What then is investing? Investing is the deliberate action of deploying saved income in a planned manner to reach a predetermined objective.
There can be no investing without saving. Investing in art, it starts with asking and answering questions about future objectives e.g. When do you want to retire? The answers to these questions, assist in creating an investing plan. The investing plan selects assets that match objectives to returns and risk in an asset allocation schedule. Investing will also consider many environmental factors like inflation that are systematic to all portfolios.
Back to our example, of the RSA, let’s assume Peter and Paul both earn the same income of N75,000 and both have Retirement Savings Account (RSA) with the same PFA paying 6% p.a. On their RSA unit trust, but Paul has a 10% savings rate and Peter a 25% savings rate. After 15yers assuming all savings are invested in the RSA, then Peter would have saved just under N200,000 but Paul’s RSA would be worth close to N430,000. The lesson is that saving, REDUCES spending, and sets a lower threshold for expenses. In other words, buying a tie for N100, instead of N1000, not only frees up N900 to be invested it also reduces the overall expenses level. Reducing the expense level means the saver has a lower threshold to reach before earning enough from passive income to cover Non-Discretionary expenses.

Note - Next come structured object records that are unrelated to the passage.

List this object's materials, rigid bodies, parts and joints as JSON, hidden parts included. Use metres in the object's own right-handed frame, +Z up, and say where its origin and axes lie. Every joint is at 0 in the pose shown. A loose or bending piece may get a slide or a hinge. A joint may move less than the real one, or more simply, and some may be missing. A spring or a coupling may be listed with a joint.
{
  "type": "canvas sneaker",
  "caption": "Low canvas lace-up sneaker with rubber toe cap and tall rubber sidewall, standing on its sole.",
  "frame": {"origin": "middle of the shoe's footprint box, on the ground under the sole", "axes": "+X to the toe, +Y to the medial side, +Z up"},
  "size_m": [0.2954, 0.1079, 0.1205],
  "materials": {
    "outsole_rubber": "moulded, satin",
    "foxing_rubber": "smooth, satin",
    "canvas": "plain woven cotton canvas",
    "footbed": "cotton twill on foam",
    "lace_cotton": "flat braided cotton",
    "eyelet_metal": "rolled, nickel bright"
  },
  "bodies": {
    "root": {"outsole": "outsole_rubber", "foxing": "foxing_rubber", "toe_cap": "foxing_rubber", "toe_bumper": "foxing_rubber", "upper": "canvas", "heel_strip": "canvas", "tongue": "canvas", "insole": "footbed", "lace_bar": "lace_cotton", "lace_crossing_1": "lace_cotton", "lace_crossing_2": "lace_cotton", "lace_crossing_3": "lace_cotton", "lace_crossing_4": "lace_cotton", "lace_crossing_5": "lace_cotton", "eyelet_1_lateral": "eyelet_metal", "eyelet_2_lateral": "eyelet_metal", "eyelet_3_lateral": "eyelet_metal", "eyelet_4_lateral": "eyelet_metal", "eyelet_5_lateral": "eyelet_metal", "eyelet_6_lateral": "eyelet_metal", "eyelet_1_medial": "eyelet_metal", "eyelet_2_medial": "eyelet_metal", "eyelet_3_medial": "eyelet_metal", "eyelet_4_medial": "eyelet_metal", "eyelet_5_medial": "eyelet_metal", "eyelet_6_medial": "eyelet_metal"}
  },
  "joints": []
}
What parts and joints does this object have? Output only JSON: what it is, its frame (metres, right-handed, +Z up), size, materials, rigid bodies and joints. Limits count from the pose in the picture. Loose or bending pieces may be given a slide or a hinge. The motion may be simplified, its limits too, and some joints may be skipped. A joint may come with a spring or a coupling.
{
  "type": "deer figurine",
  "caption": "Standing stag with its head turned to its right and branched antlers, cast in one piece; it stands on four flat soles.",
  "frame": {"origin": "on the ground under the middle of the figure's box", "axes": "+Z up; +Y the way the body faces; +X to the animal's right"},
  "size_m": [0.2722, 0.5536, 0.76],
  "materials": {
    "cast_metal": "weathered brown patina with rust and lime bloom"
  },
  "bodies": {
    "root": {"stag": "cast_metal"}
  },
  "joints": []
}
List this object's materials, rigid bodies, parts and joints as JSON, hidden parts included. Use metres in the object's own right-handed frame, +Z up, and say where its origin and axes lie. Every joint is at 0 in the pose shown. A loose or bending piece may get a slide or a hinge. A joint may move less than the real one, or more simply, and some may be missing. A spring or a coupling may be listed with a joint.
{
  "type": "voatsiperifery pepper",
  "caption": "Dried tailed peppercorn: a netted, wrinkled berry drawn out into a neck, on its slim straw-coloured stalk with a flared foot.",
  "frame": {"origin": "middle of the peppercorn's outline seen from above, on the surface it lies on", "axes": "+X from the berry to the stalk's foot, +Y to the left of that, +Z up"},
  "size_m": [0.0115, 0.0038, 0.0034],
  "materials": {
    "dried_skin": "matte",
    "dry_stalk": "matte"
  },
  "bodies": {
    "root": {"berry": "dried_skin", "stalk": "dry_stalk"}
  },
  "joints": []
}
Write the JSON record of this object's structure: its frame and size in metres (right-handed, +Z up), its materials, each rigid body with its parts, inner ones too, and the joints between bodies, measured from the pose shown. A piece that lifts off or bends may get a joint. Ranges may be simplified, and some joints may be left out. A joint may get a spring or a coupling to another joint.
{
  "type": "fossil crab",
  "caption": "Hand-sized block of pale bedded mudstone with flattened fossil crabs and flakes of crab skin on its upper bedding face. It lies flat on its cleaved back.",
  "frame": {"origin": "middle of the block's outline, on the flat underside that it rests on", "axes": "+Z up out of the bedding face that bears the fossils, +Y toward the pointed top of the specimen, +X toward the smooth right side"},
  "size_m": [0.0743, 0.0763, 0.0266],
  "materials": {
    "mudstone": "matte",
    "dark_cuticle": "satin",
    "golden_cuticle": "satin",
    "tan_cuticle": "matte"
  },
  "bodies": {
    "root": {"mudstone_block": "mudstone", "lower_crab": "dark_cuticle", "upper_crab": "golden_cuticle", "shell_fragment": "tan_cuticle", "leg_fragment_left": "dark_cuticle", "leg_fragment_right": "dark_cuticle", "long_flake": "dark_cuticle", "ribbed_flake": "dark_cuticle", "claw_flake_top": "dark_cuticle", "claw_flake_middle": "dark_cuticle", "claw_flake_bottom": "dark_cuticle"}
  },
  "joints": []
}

In other words, instead of just focusing on investment return, investors should also focus on spending, bringing spending under control within set budgets. If an investor has a financial goal of buying a home in five years and has accumulated capital to invest and grow to deploy as a down payment for the home in future, then the first consideration is not which asset classes to invest in but how to consistently generate more savings to be available for investment.
The next step is then to allocate those saving in a manner that seeks to profit from volatility i.e. risk that generates real returns, while also hedging to avoid significant capital loss. These investments must be set up in a manner that allows future deposits to take advantage of cost averaging.
There can be no investment without savings.